SOL Parti Başkanlar Kurulu üyesi Önder İşleyen, il ve ilçe binalarına asılan İstanbul Sözleşmesi pankartlarıyla ilgili parti üyelerinin gözaltına alınmasına ilişkin “Parlamento, ihtiyaç duyduklarında onay mercii olarak kullandıkları bir aparata dönüştü. Her tür itirazı, ‘terörle’, ‘darbecilikle’ eşleştirme, savcılık ve polis marifetiyle engelleme çabasında da bunu görüyoruz” dedi.

SOL Partili İşleyen’den pankart gözaltıları açıklaması: Halkın siyaset yapma hakkına saldırı

SOL Parti’nin 9 yöneticisi, birçok ilde parti binalarına “İstanbul Sözleşmesi Bizim, Tek Adam Kararnamesi Hükümsüzdür” pankartı astıkları gerekçesiyle gözaltına alındı.

Gözaltına alınan 2 yönetici adli kontrol şartıyla, 7 yönetici de tutuksuz yargılanmak üzere serbest bırakıldı. Öte yandan SOL Partili 2 üye ise “Cumhurbaşkanına hakaret” ettikleri iddiasıyla ifadeye çağırıldı.

"MÜCADELEYİ SÜRÜDECEĞİZ"

Cumhuriyet’ten İlayda Kaya’nın haberine göre, partisinin yöneticilerine yönelik baskı yapıldığını kaydeden İşleyen, “Gözaltı gerekçesi olarak, parti binalarımıza astığımız ‘İstanbul Sözleşmesi Bizim, Tek Adam Kararnamesi Hükümsüzdür’ pankartı gerekçe gösterildi, savcılık kararlarıyla pankartlara el konuldu. Buradan Cumhurbaşkanına hakaret soruşturması çıkarıyorlar. Bu engellemeler; SOL Parti’ye olduğu kadar halkın siyaset yapma hakkına da bir saldırıdır. Muhalefetin, toplumsal alana taşınmasından korkuyorlar. Bu rejimde, tüm yetki tek adamda toplanarak parlamento tümüyle etkisizleştirildi. Parlamento ihtiyaç duyduklarında onay mercii olarak kullandıkları bir aparata dönüştü. Her tür itirazı, ‘terörle’, ‘darbecilikle’ eşleştirme, savcılık ve polis marifetiyle engelleme çabasında da bunu görüyoruz. Biz, tüm engellemelere karşı mücadele etmeye devam edeceğiz” dedi.

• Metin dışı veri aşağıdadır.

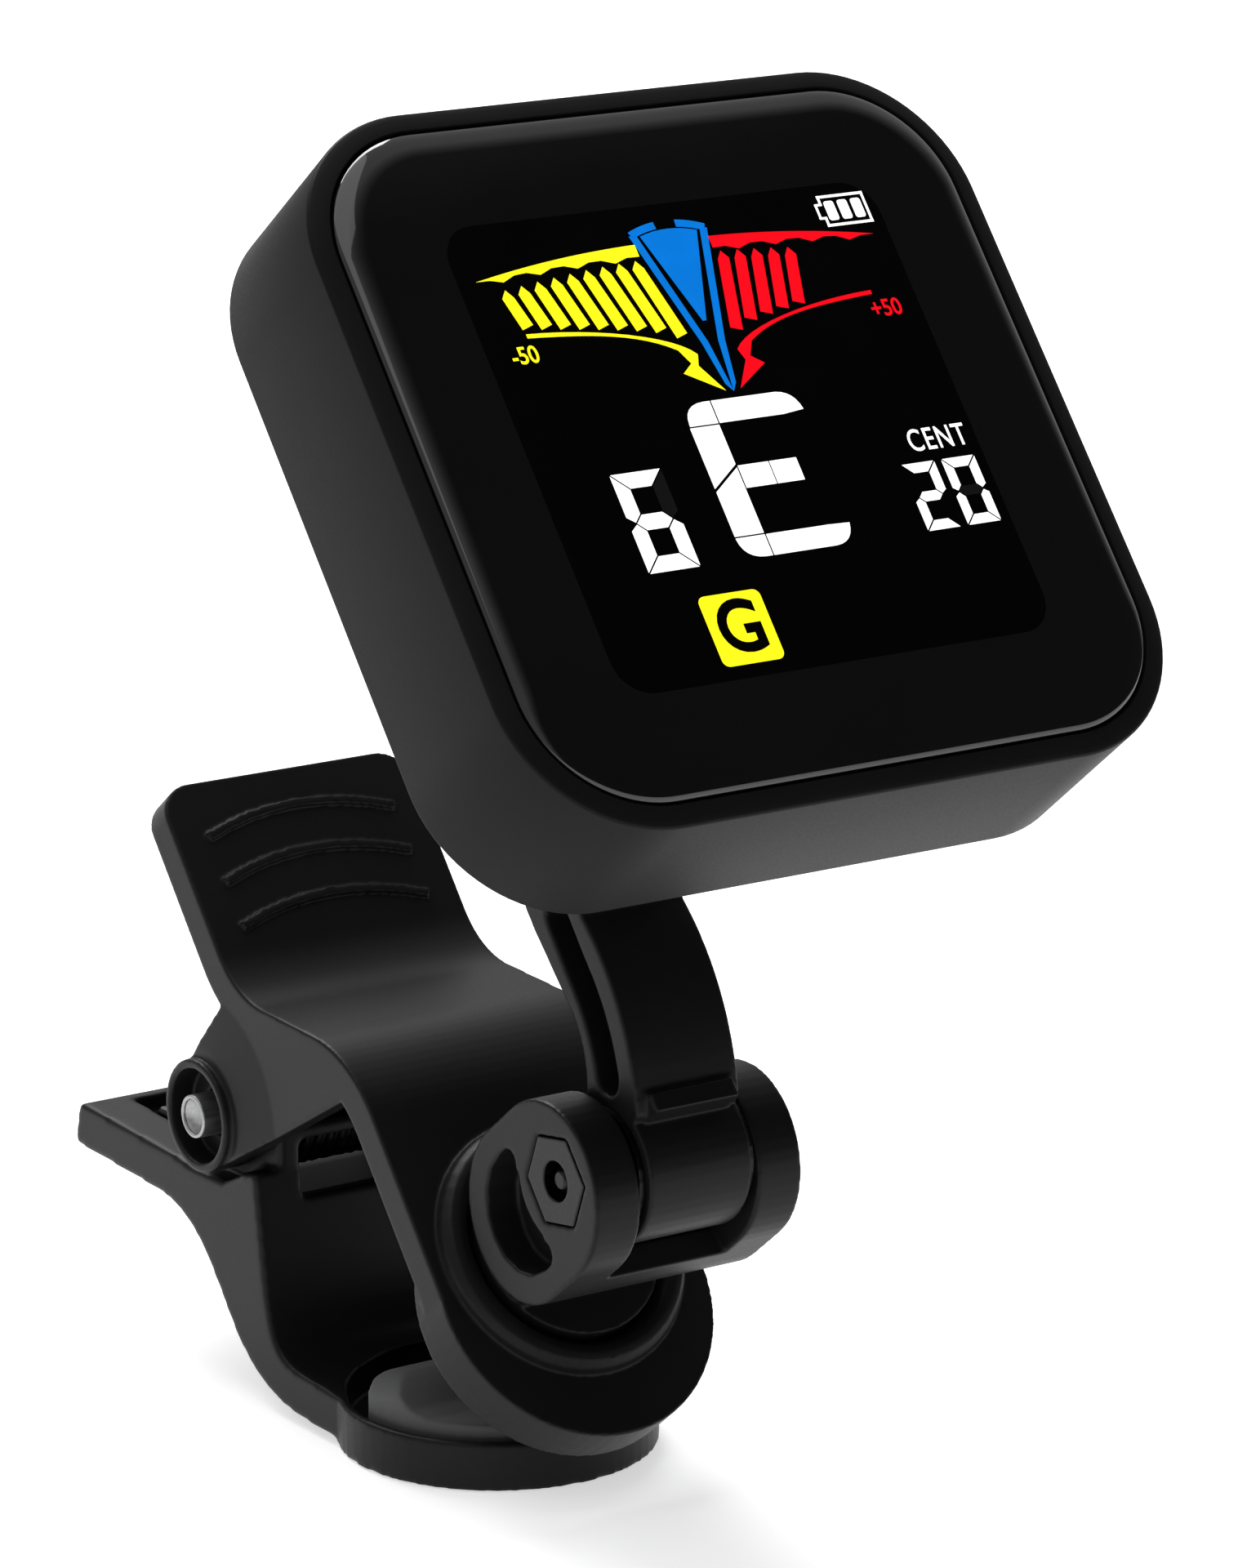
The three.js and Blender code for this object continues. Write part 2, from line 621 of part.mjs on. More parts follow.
function ringBead() {
  const middle = (RING_INNER + RING_OUTER) / 2;
  const half = (RING_OUTER - RING_INNER) / 2;
  const profile = [new THREE.Vector2(RING_INNER, -0.3), new THREE.Vector2(RING_OUTER, -0.3)];
  for (let step = 0; step <= 6; step++) {
    const angle = (step * Math.PI) / 6;
    profile.push(new THREE.Vector2(middle + half * Math.cos(angle), RING_HIGH * Math.sin(angle)));
  }
  profile.push(profile[0].clone());
  const lathe = new THREE.LatheGeometry(profile, 48);
  return solid(lathe.rotateX(Math.PI / 2).translate(0, SWIVEL_Y, PLATE_FRONT));
}

function upperJaw() {
  const strip = sideSlab(jawProfile(), -DISC_RADIUS, DISC_RADIUS, 6);
  const plate = strip.intersect(slab(jawOutline(), -BIG, BIG, 18));
  const plateBack = PLATE_FRONT - PLATE_THICK;
  const skirt = post(DISC_RADIUS, plateBack - SKIRT_DEEP, plateBack + 0.5, 0, DISC_Y, 56);
  const ribs = [0, 1, 2].map((index) =>
    slab(ribShape(RIB_APEX - index * RIB_PITCH), HANDLE_FRONT - 0.5, HANDLE_FRONT + RIB_PROUD, 4),
  );
  const bosses = bothSides((side) => sideBar(side, BOSS_RADIUS, EAR_INNER, BOSS_HALF, 0, 0, 40));
  const cups = bothSides((side) => sideBar(side, CUP_RADIUS, BOSS_HALF - CUP_DEPTH, BOSS_HALF + 1, 0, 0, 40));
  const body = joined([plate, skirt, ringBead(), ...ribs, ...flaredWebs(), ...bosses]);
  return cutFrom(body, [
    ...cups,
    bar(PIN_HOLE, -12, 12, 0, 0, 32),
    post(SKIRT_INNER, -BIG, plateBack, 0, DISC_Y, 40),
    post(SHAFT_RADIUS + 0.15, 0, PLATE_FRONT + 3, 0, SWIVEL_Y, 32),
    post(COUNTERBORE, 0, SHAFT_END - 0.02, 0, SWIVEL_Y, 32),
  ]);
}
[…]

ŞERİATÇI AZINLIĞIN ÇAĞRISI

İstanbul Sözleşmesi için imza kampanyası başlattıklarını kaydeden İşleyen, “İstanbul Sözleşmesi’nden çıkış kararının arkasında şeriatçı azınlığın, tarikatların, yobazların talepleri var. Sözleşmenin feshinin hemen ardından da hilafet çağrıları ile laikliğin anayasadan da kaldırılmasına kadar bir dizi yeni gerici talep de ileri sürülüyor. İstanbul Sözleşmesi’ne sahip çıkmak, bu anlamda tek adam kararını hükümsüz kılmak, kadınların haklarına, laikliğe ve özgürlüğe sahip çıkmak anlamına geliyor. İktidarın bu yeni baskılarına karşı biz de ‘İstanbul Sözleşmesi’ni İmzalıyoruz’ başlığıyla bir kampanya başlattık. Partimizin resmi sitesinden sözleşmeyi imzaya açtık. Ayrıca sözleşmenin bazı maddelerinden oluşan bir poster de hazırladık. Bu posterleri, imzalayanlara ileterek sokağına asmasını istiyoruz” diye konuştu.